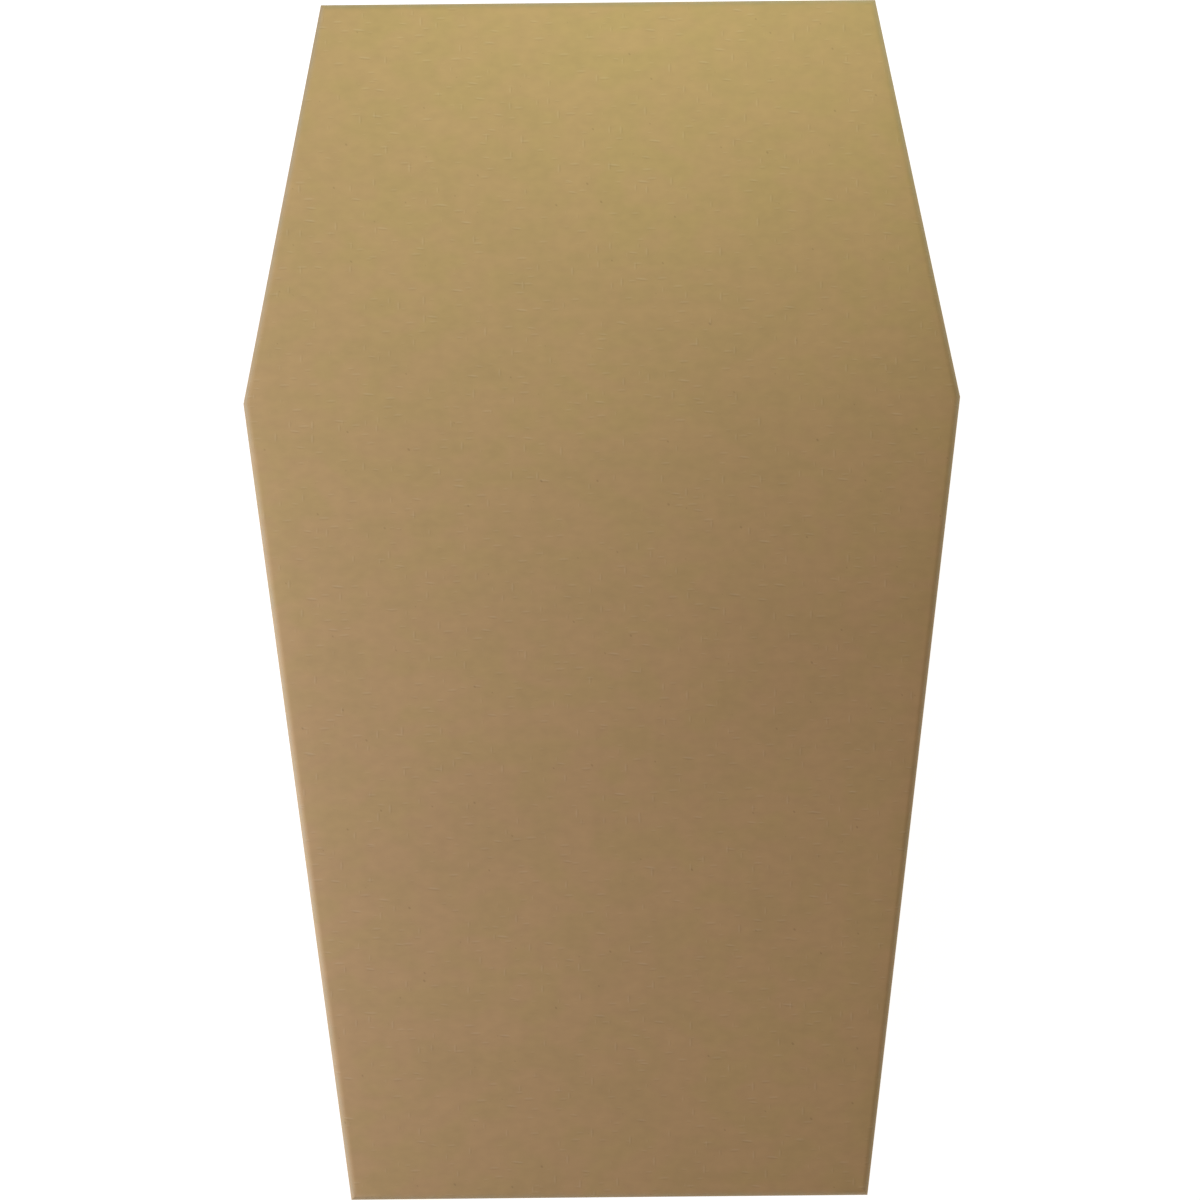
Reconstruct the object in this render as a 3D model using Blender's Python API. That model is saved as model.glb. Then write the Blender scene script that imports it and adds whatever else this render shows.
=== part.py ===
"""Cardboard pet coffin: a six-sided base tray under a lift-off lid, each folded from one blank.

Both blanks are single-wall corrugated kraft board, creased, folded and glued at six corner flaps.
Metres, with +Y towards the head end and +Z up. The origin is on the ground under the middle.
"""

import math

import bmesh
import bpy
from mathutils import Vector

# Outline of the lid seen from above, over its outer faces
LENGTH = 0.500
HEAD_WIDTH = 0.232
SHOULDER_WIDTH = 0.300
FOOT_WIDTH = 0.216
SHOULDER_FROM_HEAD = 0.1665

# Heights
BASE_HEIGHT = 0.160  # underside of the floor to the tops of the base walls
LID_RIM_DEPTH = 0.060  # top of the lid to the cut edge of its rim

# Board
BOARD = 0.003  # thickness of the corrugated board
FOLD_RADIUS = 0.003  # outside radius of a crease
FOLD_SEGMENTS = 4  # facets round a crease

# Fits
LID_PLAY = 0.001  # from the flaps inside the lid to the base, all round
REST_GAP = 0.0003  # between the lid's panel and the wall tops that carry it

# Corner flaps
LID_FLAP_LENGTH = 0.036  # along the wall that covers the flap
BASE_FLAP_LENGTH = 0.040
FLAP_SET_BACK = 0.002  # from a flap's edges to the panel and to the open edge
FLAP_SHANK = 0.006  # how far a flap keeps its full width past the corner
FLAP_TAPER = 0.005  # how much narrower it is at each edge of its free end

# Corner seams, where a wall's cut end meets the fold of its neighbour
SEAM_DEPTH = 0.001  # from the neighbour's outer face to the bottom of the seam
SEAM_FACETS = 3  # facets round the fold beside a seam
CUT_MARGIN = 0.002  # how far a cutter reaches past the board

# Walls run anticlockwise seen from above: head, upper left, lower left, foot, lower right, upper
# right. Wall i starts at corner i, and corner 0 is the head end's right corner.
HEAD, UPPER_LEFT, LOWER_LEFT, FOOT, LOWER_RIGHT, UPPER_RIGHT = range(6)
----
Nothing should be changed: write out all of the data as is.

:: In response ::
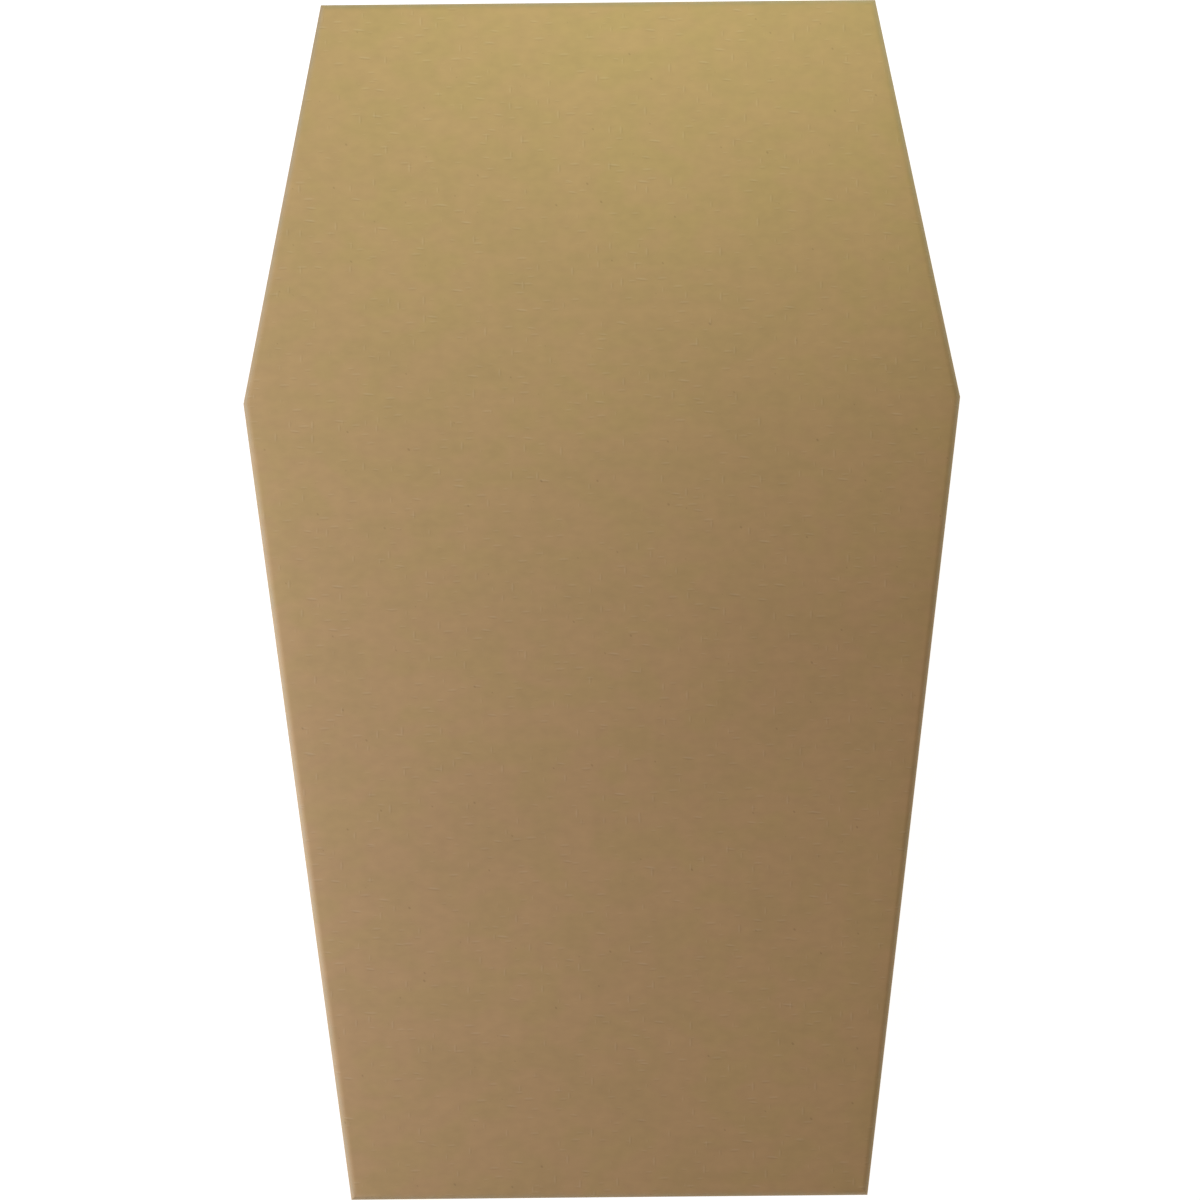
Reconstruct the object in this render as a 3D model using Blender's Python API. That model is saved as model.glb. Then write the Blender scene script that imports it and adds whatever else this render shows.
=== part.py ===
"""Cardboard pet coffin: a six-sided base tray under a lift-off lid, each folded from one blank.

Both blanks are single-wall corrugated kraft board, creased, folded and glued at six corner flaps.
Metres, with +Y towards the head end and +Z up. The origin is on the ground under the middle.
"""

import math

import bmesh
import bpy
from mathutils import Vector

# Outline of the lid seen from above, over its outer faces
LENGTH = 0.500
HEAD_WIDTH = 0.232
SHOULDER_WIDTH = 0.300
FOOT_WIDTH = 0.216
SHOULDER_FROM_HEAD = 0.1665

# Heights
BASE_HEIGHT = 0.160  # underside of the floor to the tops of the base walls
LID_RIM_DEPTH = 0.060  # top of the lid to the cut edge of its rim

# Board
BOARD = 0.003  # thickness of the corrugated board
FOLD_RADIUS = 0.003  # outside radius of a crease
FOLD_SEGMENTS = 4  # facets round a crease

# Fits
LID_PLAY = 0.001  # from the flaps inside the lid to the base, all round
REST_GAP = 0.0003  # between the lid's panel and the wall tops that carry it

# Corner flaps
LID_FLAP_LENGTH = 0.036  # along the wall that covers the flap
BASE_FLAP_LENGTH = 0.040
FLAP_SET_BACK = 0.002  # from a flap's edges to the panel and to the open edge
FLAP_SHANK = 0.006  # how far a flap keeps its full width past the corner
FLAP_TAPER = 0.005  # how much narrower it is at each edge of its free end

# Corner seams, where a wall's cut end meets the fold of its neighbour
SEAM_DEPTH = 0.001  # from the neighbour's outer face to the bottom of the seam
SEAM_FACETS = 3  # facets round the fold beside a seam
CUT_MARGIN = 0.002  # how far a cutter reaches past the board

# Walls run anticlockwise seen from above: head, upper left, lower left, foot, lower right, upper
# right. Wall i starts at corner i, and corner 0 is the head end's right corner.
HEAD, UPPER_LEFT, LOWER_LEFT, FOOT, LOWER_RIGHT, UPPER_RIGHT = range(6)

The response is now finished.